* _The task_:
What lies from the line containing "const sugaredAlmond = new" through the line containing "if empty is"? Print exactly those lines, with both ends, and no others.

* _Information provided_:
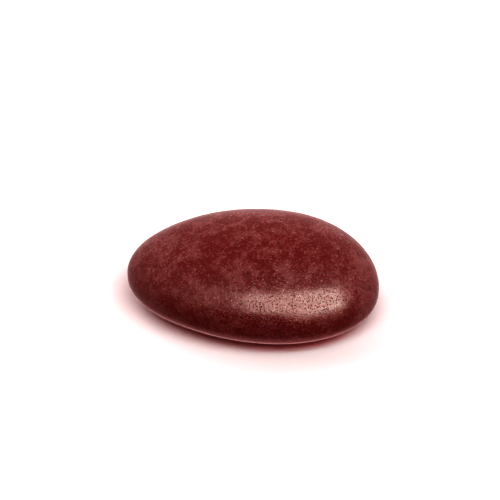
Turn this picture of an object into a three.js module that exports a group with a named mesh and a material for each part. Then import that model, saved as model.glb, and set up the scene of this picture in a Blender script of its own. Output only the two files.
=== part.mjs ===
// Sugared almond: one whole almond inside a smooth, pan-coated sugar shell, lying on its
// flatter side. It is a single solid, because nothing of the nut inside shows.
//
// Units are millimetres and +Z is up. X runs along the almond, with the blunt end at +X,
// and Y runs across it. The origin lies on the surface that the almond rests on, under
// the middle of its bounding box.

import * as THREE from 'three';
import { mergeVertices } from 'three/addons/utils/BufferGeometryUtils.js';

// Main sizes
const LENGTH = 27.0;         // from the narrow end to the blunt end
const WIDTH = 17.65;         // across the widest ring
const CROWN_HEIGHT = 7.13;   // of the upper dome above the widest ring, at mid-length
const BELLY_DEPTH = 3.06;    // of the underside below the widest ring, at mid-length
const REST_FLAT_CUT = 0.02;  // what the small flat spot takes off the lowest point

// Form of the egg-shaped outline seen from above, where 2 and 0 give an ellipse
const PLAN_EXPONENT = 2.01;
const PLAN_BLUNTNESS = 0.089;  // share of the width added at the blunt end, taken off the other
const PLAN_FULLNESS = 0.010;   // share of the width added at both ends

// Form of the two domes, where 2 and 0 give an ellipsoid
const CROWN_EXPONENT = 1.94;   // slightly peaked
const CROWN_TAPER = 0.159;     // share of the height added at the blunt end, taken off the other
const BELLY_EXPONENT = 3.0;    // flattened
const BELLY_TAPER = 0.006;     // keeps the lowest point under the centre of mass

// Slow swells left by the tumbling pan: the reach of each and its direction and phase
const SWELL_HEIGHT = 0.012;
const SWELLS = [
  { wavelength: 11.5, direction: [0.80, 0.52, 0.30], phase: 1.8 },
  { wavelength: 8.2, direction: [-0.35, 0.90, 0.25], phase: 2.6 },
  { wavelength: 6.3, direction: [0.62, -0.60, 0.50], phase: 4.6 },
];

// Faces
const SEGMENTS_AROUND = 80;
const RINGS_POLE_TO_POLE = 40;

const SHELL_COLOUR = 0x5e1c19;  // dark maroon
const SHELL_ROUGHNESS = 0.38;   // satin, polished but not glassy

// A power that keeps the sign of its base.
const signedPower = (base, exponent) => Math.sign(base) * Math.abs(base) ** exponent;

// The widest ring at a direction given by its cosine and sine, as a point in the plan.
function planPoint(cosine, sine) {
  const along = signedPower(cosine, 2 / PLAN_EXPONENT);
  const across = signedPower(sine, 2 / PLAN_EXPONENT);
  const widening = 1 + PLAN_BLUNTNESS * along + PLAN_FULLNESS * (along ** 2 - 1 / 3);
  return [(LENGTH / 2) * along, (WIDTH / 2) * across * widening];
}

// The height of the crown above the widest ring, or the depth of the belly below it, at
// a share of the way out from the middle to the ring.
function domeHeight(along, share, onCrown) {
  const rise = onCrown ? CROWN_HEIGHT : -BELLY_DEPTH;
  const taper = onCrown ? CROWN_TAPER : BELLY_TAPER;
  const exponent = onCrown ? CROWN_EXPONENT : BELLY_EXPONENT;
  const bulge = Math.max(0, 1 - share ** exponent) ** (1 / exponent);
  return rise * (1 + taper * along) * bulge;
}

// How far the shell swells out at a point of the smooth form.
function swell(point) {
  const waves = SWELLS.map(({ wavelength, direction, phase }) => {
    const axis = new THREE.Vector3(...direction).normalize();
    return Math.sin((2 * Math.PI * point.dot(axis)) / wavelength + phase);
  });
  return SWELL_HEIGHT * waves.reduce((sum, wave) => sum + wave, 0);
}

// Moves one point of the unit sphere, whose poles are at +Z and -Z, onto the almond.
function shapePoint(onSphere) {
  const share = Math.hypot(onSphere.x, onSphere.y);
  const [cosine, sine] = share > 1e-6 ? [onSphere.x / share, onSphere.y / share] : [1, 0];
  const [ringX, ringY] = planPoint(cosine, sine);
  const x = share * ringX;
  const y = share * ringY;
  const z = domeHeight(x / (LENGTH / 2), Math.min(share, 1), onSphere.z > 0);
  const point = new THREE.Vector3(x, y, z);
  return point.addScaledVector(onSphere, swell(point));
}

// The whole shell: a sphere's grid of faces, moved onto the almond, set with the middle
// of its box over the origin and its lowest point cut to a small flat spot at Z 0.
function shellGeometry() {
  const sphere = new THREE.SphereGeometry(1, SEGMENTS_AROUND, RINGS_POLE_TO_POLE);
  sphere.rotateX(Math.PI / 2);
  sphere.deleteAttribute('normal');
  sphere.deleteAttribute('uv');
  const geometry = mergeVertices(sphere, 1e-5);

  const position = geometry.getAttribute('position');
  const vertex = new THREE.Vector3();
  for (let i = 0; i < position.count; i++) {
    vertex.fromBufferAttribute(position, i);
    position.setXYZ(i, ...shapePoint(vertex));
  }

  geometry.computeBoundingBox();
  const { min, max } = geometry.boundingBox;
  geometry.translate(-(min.x + max.x) / 2, -(min.y + max.y) / 2, -(min.z + REST_FLAT_CUT));
  for (let i = 0; i < position.count; i++) {
    position.setZ(i, Math.max(0, position.getZ(i)));
  }
  geometry.computeVertexNormals();
  return geometry;
}

const shellMaterial = new THREE.MeshStandardMaterial({
  color: SHELL_COLOUR,
  roughness: SHELL_ROUGHNESS,
  metalness: 0,
});

const sugaredAlmond = new THREE.Mesh(shellGeometry(), shellMaterial);
sugaredAlmond.name = 'sugared_almond';

const almond = new THREE.Group();
almond.add(sugaredAlmond);

export default almond;
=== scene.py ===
# A sugared almond on a pale floor, in metres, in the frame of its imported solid.
# One fine mesh of the same form replaces the solid. X runs along the almond with the
# blunt end at +X, Z is up, and the almond rests on the floor at Z 0.
import math

import bpy
import numpy as np
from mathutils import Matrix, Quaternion, Vector, noise


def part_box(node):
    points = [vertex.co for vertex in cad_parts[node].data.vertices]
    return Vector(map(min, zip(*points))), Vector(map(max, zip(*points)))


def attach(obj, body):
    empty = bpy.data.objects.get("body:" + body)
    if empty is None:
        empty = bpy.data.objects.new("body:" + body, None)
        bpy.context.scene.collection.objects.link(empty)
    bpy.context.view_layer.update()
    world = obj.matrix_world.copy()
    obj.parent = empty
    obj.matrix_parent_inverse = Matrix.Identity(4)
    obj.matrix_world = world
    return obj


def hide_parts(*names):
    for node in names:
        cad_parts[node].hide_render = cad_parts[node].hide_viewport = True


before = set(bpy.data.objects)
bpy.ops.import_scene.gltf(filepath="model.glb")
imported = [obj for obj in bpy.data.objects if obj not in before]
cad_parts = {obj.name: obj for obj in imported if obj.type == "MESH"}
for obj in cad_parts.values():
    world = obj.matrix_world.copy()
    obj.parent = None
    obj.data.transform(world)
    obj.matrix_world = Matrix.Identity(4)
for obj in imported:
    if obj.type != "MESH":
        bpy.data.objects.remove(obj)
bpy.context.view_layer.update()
NODE = "sugared_almond"
MM = 0.001

# ---- form of the almond, as in its solid
LENGTH = 27.0 * MM
WIDTH = 17.65 * MM
CROWN_HEIGHT = 7.13 * MM    # of the upper dome above the widest ring
BELLY_DEPTH = 3.06 * MM     # of the underside below the widest ring
PLAN_EXPONENT, PLAN_BLUNTNESS, PLAN_FULLNESS = 2.01, 0.089, 0.010
CROWN_EXPONENT, CROWN_TAPER = 1.94, 0.159
BELLY_EXPONENT, BELLY_TAPER = 3.0, 0.006
SWELL_HEIGHT = 0.012 * MM
SWELLS = (  # wavelength, direction and phase of each slow swell
    (11.5 * MM, (0.80, 0.52, 0.30), 1.8),
    (8.2 * MM, (-0.35, 0.90, 0.25), 2.6),
    (6.3 * MM, (0.62, -0.60, 0.50), 4.6),
)
NEAR_POLE = 1e-6            # the share of the way out that still counts as the pole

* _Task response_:
const sugaredAlmond = new THREE.Mesh(shellGeometry(), shellMaterial);
sugaredAlmond.name = 'sugared_almond';

const almond = new THREE.Group();
almond.add(sugaredAlmond);

export default almond;
=== scene.py ===
# A sugared almond on a pale floor, in metres, in the frame of its imported solid.
# One fine mesh of the same form replaces the solid. X runs along the almond with the
# blunt end at +X, Z is up, and the almond rests on the floor at Z 0.
import math

import bpy
import numpy as np
from mathutils import Matrix, Quaternion, Vector, noise


def part_box(node):
    points = [vertex.co for vertex in cad_parts[node].data.vertices]
    return Vector(map(min, zip(*points))), Vector(map(max, zip(*points)))


def attach(obj, body):
    empty = bpy.data.objects.get("body:" + body)
    if empty is None:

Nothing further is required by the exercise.